The syntax (and semantics) for modifiers on patterns and record fields is exactly as described in the linear types proposal.

Further examples:

  • Types: %Mod1 T (%Mod2 a) (%Mod3 (S b)); Mod1 applies to T, Mod2 applies to a, and Mod3 applies to S b. Note that this proposal does not introduce any valid modifiers for types.

  • Terms: Same as the example above.

  • Lambda expressions: \ x %Many -> ... or \ x %One -> .... This would be parsed but rejected, because the new syntax applies only for lambda that bind a single, top-level variable: \ x y %One -> ....

  • Field declaration: data T = MkT { field %Many :: Int }.

  • Class declaration: %Mod class C a where .... Other declaration forms are similar. This proposal does not introduce any valid modifiers for types, but #390 does.

Effect and Interactions

  • It is expected that the matchability of #242 will have a kind Matchability. Then, users will be able to write Int %Many %Matchable -> Bool or Int %Matchable %Many -> Bool. The details are left to #242 (assuming this proposal is accepted first). The author of #242, Csongor Kiss, was involved in the conceptualization of this proposal.

  • Future modifiers will also seamlessly work with existing ones, where order is not expected to matter (though that would be up to other proposals to spell out).

  • The %1 will remain a single lexeme and does not participate with this proposal. We may want more exceptions to the general scheme in the future.

  • The key action of this proposal is to carve out a new syntax space, anchored by a prefix occurrence of %. Ideally, there would be few exceptions to the general scheme (but %1 is one such exception). It is possible that future extensions to this idea will be disambiguated before the type checker gets a chance to do its work.

  • This proposal means that Int %m -> Bool, acceptable today as a multiplicity-polymorphic function, would be rejected. The user would need to add a kind annotation to tell us that m is a multiplicity (and not, say, a matchability, which is also expected to support polymorphism). See an Alternative below for a trick to mitigate this problem.

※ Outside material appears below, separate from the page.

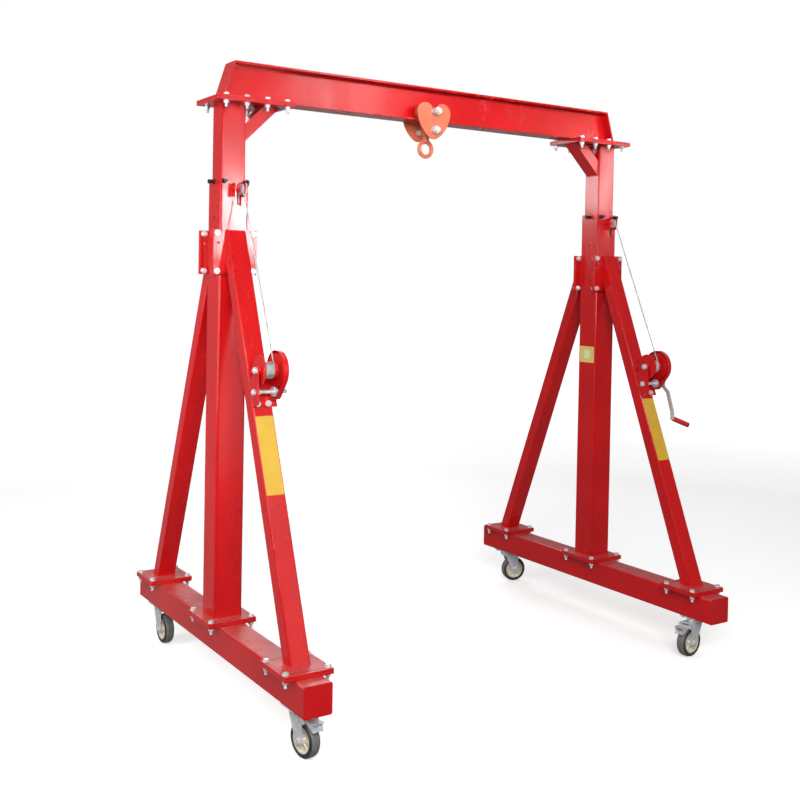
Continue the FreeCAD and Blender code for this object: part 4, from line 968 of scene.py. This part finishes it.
def film_patch(foot, across, along, out, width, length, thick, radius=0.004):
    """A thin sheet with rounded corners lying on a flat face; foot is the middle of its lower edge."""
    outline = []
    for sx, sy, start in ((1, 0, -90.0), (1, 1, 0.0), (-1, 1, 90.0), (-1, 0, 180.0)):
        for i in range(5):
            angle = math.radians(start + 90.0 * i / 4)
            x = sx * (width / 2.0 - radius) + radius * math.cos(angle)
            y = (length - radius if sy else radius) + radius * math.sin(angle)
            outline.append(foot + across * x + along * y)
    made = bmesh.new()
    low = [made.verts.new(p - out * FILM_SINK) for p in outline]
    high = [made.verts.new(p + out * thick) for p in outline]
    made.faces.new(low)
    made.faces.new(high)
    for i in range(len(outline)):
        k = (i + 1) % len(outline)
        made.faces.new((low[i], low[k], high[k], high[i]))
    bmesh.ops.recalc_face_normals(made, faces=made.faces)
    return made


def arc(centre, radius, start, end, count):
    """Points on a circle in the plane across X, angles from +Y toward +Z."""
    return [
        centre + radius * Vector((0.0, math.cos(a), math.sin(a)))
        for a in (start + (end - start) * i / count for i in range(count + 1))
    ]


# ---------------------------------------------------------------- operators
class CRANE_OT_paint(bpy.types.Operator):
    """Gives every framed part its finish and softens its sharp plate edges"""

    bl_idname = "crane.paint"
    bl_label = "Paint the frame"

    def execute(self, context):
        for row in frame["record"]["subparts"]:
            obj = frame["nodes"][row["node"]]
            obj.data.materials.clear()
            obj.data.materials.append(material(row["material_slot"]))
            weld = obj.modifiers.new("join faces", "WELD")
            weld.merge_threshold = SAME_POINT
            edges = obj.modifiers.new("soft edges", "BEVEL")
            edges.width = context.scene.crane_enamel.edge_round
            edges.segments = 2
            edges.limit_method = "ANGLE"
            edges.angle_limit = math.radians(40.0)
            edges.harden_normals = True
        return {"FINISHED"}


def rope_route(side):
    """The rope's centre line from its last turn on the drum, over the sheave, to the lug."""
    rope = bpy.context.scene.crane_rope
    thin = rope.diameter / 2.0
    drum, sheave = joint_place(side + "_drum_spin"), joint_place(side + "_sheave_spin")
    coil_low, coil_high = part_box(side + "_rope_coil")
    lay = (coil_high.z - coil_low.z) / 2.0 - thin
    sheave_low, sheave_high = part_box(side + "_sheave")
    pitch = (sheave_high.z - sheave_low.z) / 2.0 - rope.groove_depth + thin + rope.clearance
    outer_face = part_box("outer_posts")[0].y + rope.post_wall
    slot_y = (outer_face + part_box("inner_posts")[0].y) / 2.0
    span = sheave - drum
    tangent = math.atan2(span.z, span.y) + math.acos((lay - pitch) / span.length)
    bend = Vector((sheave.x, slot_y, sheave.z - rope.bend_below_sheave))
    drop = bend - sheave
    leave = math.atan2(drop.z, drop.y) + math.acos(pitch / drop.length)
    off_sheave = arc(sheave, pitch, leave, leave, 1)[0]
    ahead = (bend - off_sheave).normalized()
    turn = math.acos(-ahead.z)
    back = rope.bend_radius * math.tan(turn / 2.0)
    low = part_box("rope_anchors")[0].z
    # the live turn, the way over the sheave, the bend inside the post, then straight down to the lug
    route = arc(drum, lay, tangent + rope.live_turn, tangent, 60)
    route += arc(sheave, pitch, tangent, leave, 40)
    centre = bend + Vector((0.0, -rope.bend_radius, -back))
    route += arc(centre, rope.bend_radius, turn, 0.0, 6)
    route.append(Vector((sheave.x, slot_y, low)))
    return route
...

  • This proposal paves the way for future proposals introducing new modifiers. Possible candidates:

    • matchability

    • injectivity on arrows

    • oneShot

    • inline

    • a replacement for the {-# OVERLAPPING #-} pragmas. These pragmas have, in my opinion, never really fit in: they change the semantics of the declaration. Pragmas are meant to be hints or instructions to the compiler, not something that changes the meaning of a program and its typing rules.

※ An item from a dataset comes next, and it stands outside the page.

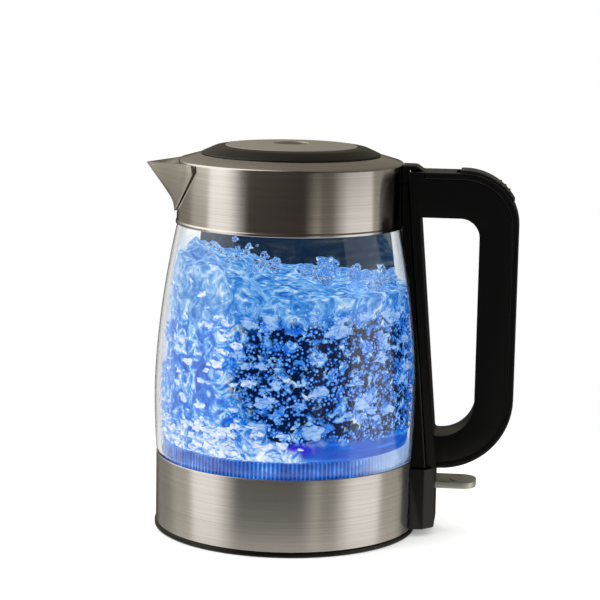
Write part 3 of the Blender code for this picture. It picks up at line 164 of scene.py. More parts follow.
# the paper fades into the white surroundings
place = add_node(tree, "ShaderNodeTexCoord", {}, {})
away = add_node(tree, "ShaderNodeVectorMath", {"operation": "LENGTH"}, {0: place.outputs["Object"]})
add_node(
    tree, "ShaderNodeMapRange", {"interpolation_type": "SMOOTHSTEP"},
    {"Value": away.outputs["Value"], "From Min": 0.10, "From Max": 0.34, "To Min": 1.0, "To Max": 0.0},
    {0: shader.inputs["Alpha"]},
)
floor.data.materials.append(paper)
floor.visible_glossy = False

# %% [markdown]
# The tent is a tall cylinder that gives off light. Cards could be set up one by one as planes, but a streak's
# place on the steel depends on the card's direction only, so one cylinder with a list of greys by direction
# is easier to tune. A second list holds for what faces up, which is the collar's shoulder and the lid, and
# one grey for what faces down.

# %% The tent of cards
TENT_RADIUS = 3.0
TENT_LOW, TENT_HIGH = -2.5, 4.0
CARD_GREYS = {"black": "#302d2a", "dim": "#6c685f", "middle": "#908c81", "white": "#e0dcd7"}
CARDS = (
    # from and to, in degrees round the kettle from the camera towards the handle, and the card's grey
    (-180, -158, "black"), (-148, -122, "dim"), (-112, -92, "middle"), (-86, -62, "white"),
    (-42, 14, "black"), (26, 28, "middle"), (32, 42, "dim"), (60, 88, "white"), (92, 118, "middle"),
    (130, 180, "black"),
)
card_edges = [(edge / 360 + 0.5, CARD_GREYS[grey]) for start, end, grey in CARDS for edge in (start, end)]
bpy.ops.mesh.primitive_cylinder_add(
    vertices=96, radius=TENT_RADIUS, depth=TENT_HIGH - TENT_LOW, location=(0, 0, (TENT_LOW + TENT_HIGH) / 2)
)
tent = bpy.context.object
tent.name = "card_tent"
bpy.ops.object.transform_apply(location=True, rotation=True, scale=True)
cards = bpy.data.materials.new("grey_and_white_cards")
cards.use_nodes = True
tree = cards.node_tree
tree.nodes.clear()
place = add_node(tree, "ShaderNodeTexCoord", {}, {})
camera_side = math.atan2(camera.location.y, camera.location.x)
turned_place = add_node(
    tree, "ShaderNodeMapping", {}, {"Vector": place.outputs["Object"], "Rotation": (0, 0, -camera_side)}
)
split = add_node(tree, "ShaderNodeSeparateXYZ", {}, {"Vector": turned_place.outputs["Vector"]})
angle = add_node(
    tree, "ShaderNodeMath", {"operation": "ARCTAN2"}, {0: split.outputs["Y"], 1: split.outputs["X"]}
)
share = add_node(
    tree, "ShaderNodeMapRange", {},
    {"Value": angle.outputs[0], "From Min": -math.pi, "From Max": math.pi, "To Min": 0.0, "To Max": 1.0},
)
walls = add_node(
    tree, "ShaderNodeValToRGB", {"stops": card_edges},
    {"Fac": share.outputs[0]},
)
HIGH_CARDS = (
    (-180, "#6a645a"), (-144, "#8f897e"), (-122, "#fffaf3"), (-72, "#fffaf3"), (-50, "#4c463e"),
    (20, "#2b2723"), (60, "#544e46"), (108, "#5c5950"), (180, "#6a645a"),
)
high = add_node(
    tree, "ShaderNodeValToRGB", {"stops": [(degrees / 360 + 0.5, grey) for degrees, grey in HIGH_CARDS]},
    {"Fac": share.outputs[0]},
)
upper = add_node(
    tree, "ShaderNodeMapRange", {"interpolation_type": "SMOOTHSTEP"},
    {"Value": split.outputs["Z"], "From Min": 0.15, "From Max": 0.7},
)
above = add_node(
    tree, "ShaderNodeMix", {"data_type": "RGBA"},
    {"Factor": upper.outputs[0], 6: walls.outputs[0], 7: high.outputs[0]},
)
# what faces down sees the pale table
table = add_node(
    tree, "ShaderNodeMapRange", {"interpolation_type": "SMOOTHSTEP"},
    {"Value": split.outputs["Z"], "From Min": -1.0, "From Max": -1.8},
)
level = add_node(
    tree, "ShaderNodeMix", {"data_type": "RGBA"},
    {"Factor": table.outputs[0], 6: above.outputs[2], 7: srgb("#b9b4ab")},
)
glow = add_node(tree, "ShaderNodeEmission", {}, {"Color": level.outputs[2], "Strength": 1.65})
end = add_node(tree, "ShaderNodeOutputMaterial", {}, {"Surface": glow.outputs[0]})
cards.cycles.emission_sampling = "NONE"
tent.data.materials.append(cards)
tent.visible_camera = False
tent.visible_diffuse = False
tent.visible_transmission = False
tent.visible_shadow = False

# %% [markdown]
# Clear glass on white has no edge. One dark card behind the jug gives it one, and another behind the camera
# keeps white out of the reflections in its walls. Nothing but a ray that has gone through glass meets them.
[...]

    • a mechanism for suppressing warnings over one region of a program, instead of at the module level: %(suppress "uni-complete-patterns") (case x of ...). This could also be done with a pragma.

  • Some other features that have had tortuous and torturous syntax discussions may have enjoyed having the modifier option. For example, this might have been used instead of type role for role annotations: data Tagged (%Nominal t) a = Tagged a. Or it might have been an alternative for -XDerivingStrategies.

  • Though not proposed here, we can imagine a large extension to this mechanism allowing for user-written modifiers, giving meanings via a plugin. Perhaps some modifier supports some function call to the GHC API that transforms the meaning of bit of syntax. The possibilities are tantalizing.

  • These modifiers recall Java’s Annotations mechanism, which were a direct inspiration.

  • A key design principle here is that modifiers affect the next item in the AST (if one exists). By keeping with this principle, we avoid the possibility of ambiguity: if some modifiers affected a previous element and some affected the next, then we could find ourselves in trouble.

  • The -Wunknown-modifiers warning is meant to enable future compatibility. For example, suppose we want to label ambiguous types with %Ambiguous. It would be very annoying to use, say, CPP to remove the modifier for GHCs that do not support it. Instead, this proposal allows the modifier to be accepted and ignored. This would only work if Ambiguous is in scope in the type namespace. Additionally, a given GHC must know how to parse modifiers at the location where they are written. Perhaps a more complete design would modify the entire Haskell grammar putting modifiers wherever they could potentially make sense (and thus be more future compatible), but this proposal covers only types and terms (and not, say, class declarations).

  • Because modifiers are treated as types, they will typically begin with a capital letter. (Note that a polymorphic multiplicity is a type variable, and this is fine.)

Costs and Drawbacks

  • The loss of the inferred kind of m in multiplicity polymorphism is a drawback. However, a user seeing Int %m -> Bool is hard-pressed to understand what is going on. On the other hand, labeling m :: Multiplicity explicitly (either in the binding for m or in a usage site) is much more perspicuous.

  • Any feature has a maintenance burden, but this one should be fairly small.

  • Having yet another special symbol in a special position is a drawback. Yet % is already such a symbol (due to -XLinearTypes), and the existence of an extensible modifiers mechanism makes it possible to avoid adding new symbols to this set.

Alternatives

  • A previous version of this proposal described that modifiers would work via a Modifier class-like constraint. However, type inference seemed, well, challenging. So this simplifies the proposal to be more syntactic.

  • There does not seem to be much point in introducing modifier syntax beyond the linear-types syntax, but it seemed helpful to do so here. We can drop that.

  • We could avoid ambiguity using extra punctuation (e.g. class ( %Mod1, %Mod2 ) C a b => D a b c where ...), but “modifiers come before what they modify” is simple and uniform.

  • We could require semicolons between modifiers and opening keyword for all declarations, but it seems easy enough and harmless enough not to.

Unresolved Questions

  • Is it too soon? That is, this proposal solves a problem we do not yet have: the combination of multiplicity and matchability. Yet, it seems much easier to consider this idea separate from the quite considerable complexity of #242, and so I have made it a separate proposal.

  • This proposal floats the idea of %oneShot and %inline, but these might fit better as pragmas than modifiers. In any case, they are not proposed concretely here and would be subject to a future proposal.